### [DO THIS]
Would you quote the material below in full and unchanged?

--- Begin GIVEN MATERIAL ---

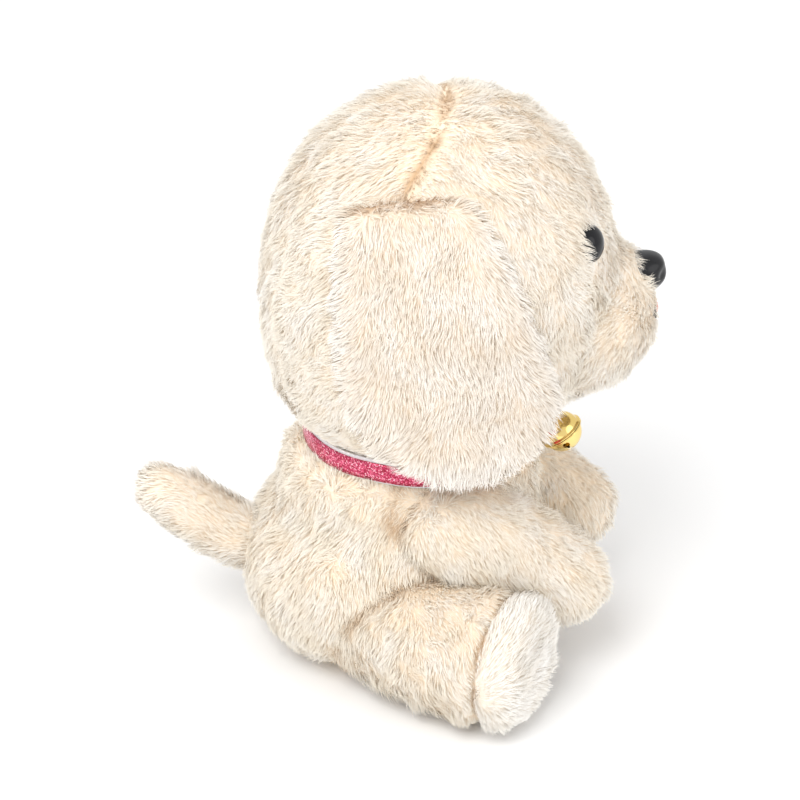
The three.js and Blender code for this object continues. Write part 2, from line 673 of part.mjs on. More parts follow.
const slot = block([-FAR, -BELL.slot / 2, -FAR], [FAR, BELL.slot / 2, -BELL.holeDrop]);
const slotEnds = solidOf(new THREE.CylinderGeometry(BELL.hole, BELL.hole, FAR, 12)
  .rotateZ(Math.PI / 2).translate(0, 0, -BELL.holeDrop));
const lowerShell = bellHalf().rotate([180, 0, 0]).subtract(slot).subtract(slotEnds);
addPiece("bell_lower_shell", hung(lowerShell), "brass");

const rollRadius = BELL.radius - BELL.wall - BELL.clapper - GAP;
const clapper = solidOf(new THREE.SphereGeometry(BELL.clapper, 12, 8));
addPiece("bell_clapper", clapper.translate([0, bellCentre[1], bellCentre[2] - rollRadius]), "brass");

export default puppy;
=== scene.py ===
"""A sitting plush puppy: long-pile body, drop ears, safety eyes and nose, glitter ribbon and bell.

The pile is real geometry: every hair is a narrow tapered ribbon rooted in the cloth of its panel.
Shapes are worked out in millimetres, in the frame of the CAD model, and turned into metres when a
mesh is made. The puppy faces -Y, its right side is -X, and it sits on Z = 0.
"""
import math
from typing import NamedTuple

import bmesh
import bpy
import numpy as np
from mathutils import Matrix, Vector, kdtree


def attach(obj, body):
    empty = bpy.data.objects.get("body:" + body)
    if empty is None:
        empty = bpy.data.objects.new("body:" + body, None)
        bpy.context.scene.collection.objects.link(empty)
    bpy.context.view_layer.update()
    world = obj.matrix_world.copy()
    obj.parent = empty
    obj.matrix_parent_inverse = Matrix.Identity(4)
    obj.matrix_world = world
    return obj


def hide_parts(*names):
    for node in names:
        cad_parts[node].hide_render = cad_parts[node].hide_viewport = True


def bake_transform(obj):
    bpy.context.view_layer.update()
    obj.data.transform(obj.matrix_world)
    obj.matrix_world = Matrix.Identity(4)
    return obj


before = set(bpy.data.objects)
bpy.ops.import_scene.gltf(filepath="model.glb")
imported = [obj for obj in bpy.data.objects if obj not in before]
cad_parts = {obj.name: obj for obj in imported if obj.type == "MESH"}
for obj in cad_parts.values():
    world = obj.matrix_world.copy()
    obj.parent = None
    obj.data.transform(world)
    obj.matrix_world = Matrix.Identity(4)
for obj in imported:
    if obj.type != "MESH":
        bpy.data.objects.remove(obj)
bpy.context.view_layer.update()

MM = 0.001
SEED = 20
SEEDS = {"head": 30, "torso": 50, "foreleg": 70, "hindleg": 90, "tail": 110, "ear": 130}
SIDES = {"right": -1, "left": 1}

# ---------------------------------------------------------------- sizes, as in the CAD model
HEAD = {
    "heart": np.array([0, 2.0, 130]),
    "lobes": [
        ((0, -3, 143), (51.5, 52.5, 51.5)),  # skull
        ((0, 2, 121), (49.5, 49.5, 56)),  # cheeks
        ((0, -43, 121), (26, 27.8, 23)),  # muzzle
    ],
}
TORSO = {
    "heart": np.array([0, 10.0, 42]),
    "lobes": [
        ((0, 15, 30), (44, 45.5, 36.5)),  # rump and belly
        ((0, 7, 58), (40, 40.5, 56)),  # chest and shoulders
    ],
}
LOBE_BLEND = 14
SEAT_SEAM = 6
BELLY = {"top": 42, "low_half_width": 32, "high_half_width": 16}
NECK = {"z": 81.5, "y": 3, "radius": 37.3, "low": 77, "high": 86.3, "slope": 1.0}
CROWN_SEAM = {"side": 9, "top": -4, "bend": 176, "crest": 194}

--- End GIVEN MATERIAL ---

### [WRITTEN REPLY]
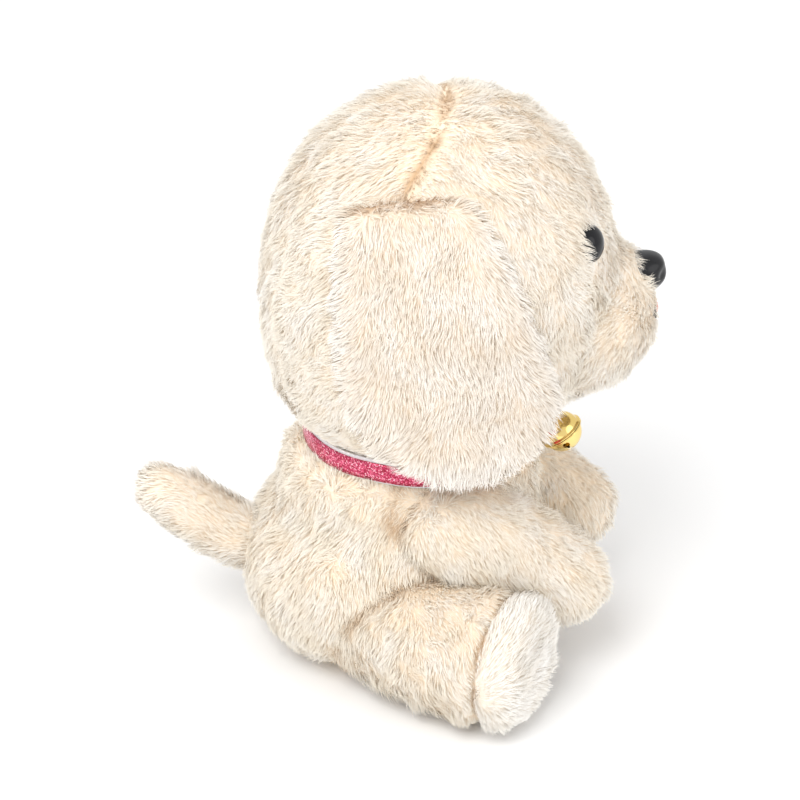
The three.js and Blender code for this object continues. Write part 2, from line 673 of part.mjs on. More parts follow.
const slot = block([-FAR, -BELL.slot / 2, -FAR], [FAR, BELL.slot / 2, -BELL.holeDrop]);
const slotEnds = solidOf(new THREE.CylinderGeometry(BELL.hole, BELL.hole, FAR, 12)
  .rotateZ(Math.PI / 2).translate(0, 0, -BELL.holeDrop));
const lowerShell = bellHalf().rotate([180, 0, 0]).subtract(slot).subtract(slotEnds);
addPiece("bell_lower_shell", hung(lowerShell), "brass");

const rollRadius = BELL.radius - BELL.wall - BELL.clapper - GAP;
const clapper = solidOf(new THREE.SphereGeometry(BELL.clapper, 12, 8));
addPiece("bell_clapper", clapper.translate([0, bellCentre[1], bellCentre[2] - rollRadius]), "brass");

export default puppy;
=== scene.py ===
"""A sitting plush puppy: long-pile body, drop ears, safety eyes and nose, glitter ribbon and bell.

The pile is real geometry: every hair is a narrow tapered ribbon rooted in the cloth of its panel.
Shapes are worked out in millimetres, in the frame of the CAD model, and turned into metres when a
mesh is made. The puppy faces -Y, its right side is -X, and it sits on Z = 0.
"""
import math
from typing import NamedTuple

import bmesh
import bpy
import numpy as np
from mathutils import Matrix, Vector, kdtree


def attach(obj, body):
    empty = bpy.data.objects.get("body:" + body)
    if empty is None:
        empty = bpy.data.objects.new("body:" + body, None)
        bpy.context.scene.collection.objects.link(empty)
    bpy.context.view_layer.update()
    world = obj.matrix_world.copy()
    obj.parent = empty
    obj.matrix_parent_inverse = Matrix.Identity(4)
    obj.matrix_world = world
    return obj


def hide_parts(*names):
    for node in names:
        cad_parts[node].hide_render = cad_parts[node].hide_viewport = True


def bake_transform(obj):
    bpy.context.view_layer.update()
    obj.data.transform(obj.matrix_world)
    obj.matrix_world = Matrix.Identity(4)
    return obj


before = set(bpy.data.objects)
bpy.ops.import_scene.gltf(filepath="model.glb")
imported = [obj for obj in bpy.data.objects if obj not in before]
cad_parts = {obj.name: obj for obj in imported if obj.type == "MESH"}
for obj in cad_parts.values():
    world = obj.matrix_world.copy()
    obj.parent = None
    obj.data.transform(world)
    obj.matrix_world = Matrix.Identity(4)
for obj in imported:
    if obj.type != "MESH":
        bpy.data.objects.remove(obj)
bpy.context.view_layer.update()

MM = 0.001
SEED = 20
SEEDS = {"head": 30, "torso": 50, "foreleg": 70, "hindleg": 90, "tail": 110, "ear": 130}
SIDES = {"right": -1, "left": 1}

# ---------------------------------------------------------------- sizes, as in the CAD model
HEAD = {
    "heart": np.array([0, 2.0, 130]),
    "lobes": [
        ((0, -3, 143), (51.5, 52.5, 51.5)),  # skull
        ((0, 2, 121), (49.5, 49.5, 56)),  # cheeks
        ((0, -43, 121), (26, 27.8, 23)),  # muzzle
    ],
}
TORSO = {
    "heart": np.array([0, 10.0, 42]),
    "lobes": [
        ((0, 15, 30), (44, 45.5, 36.5)),  # rump and belly
        ((0, 7, 58), (40, 40.5, 56)),  # chest and shoulders
    ],
}
LOBE_BLEND = 14
SEAT_SEAM = 6
BELLY = {"top": 42, "low_half_width": 32, "high_half_width": 16}
NECK = {"z": 81.5, "y": 3, "radius": 37.3, "low": 77, "high": 86.3, "slope": 1.0}
CROWN_SEAM = {"side": 9, "top": -4, "bend": 176, "crest": 194}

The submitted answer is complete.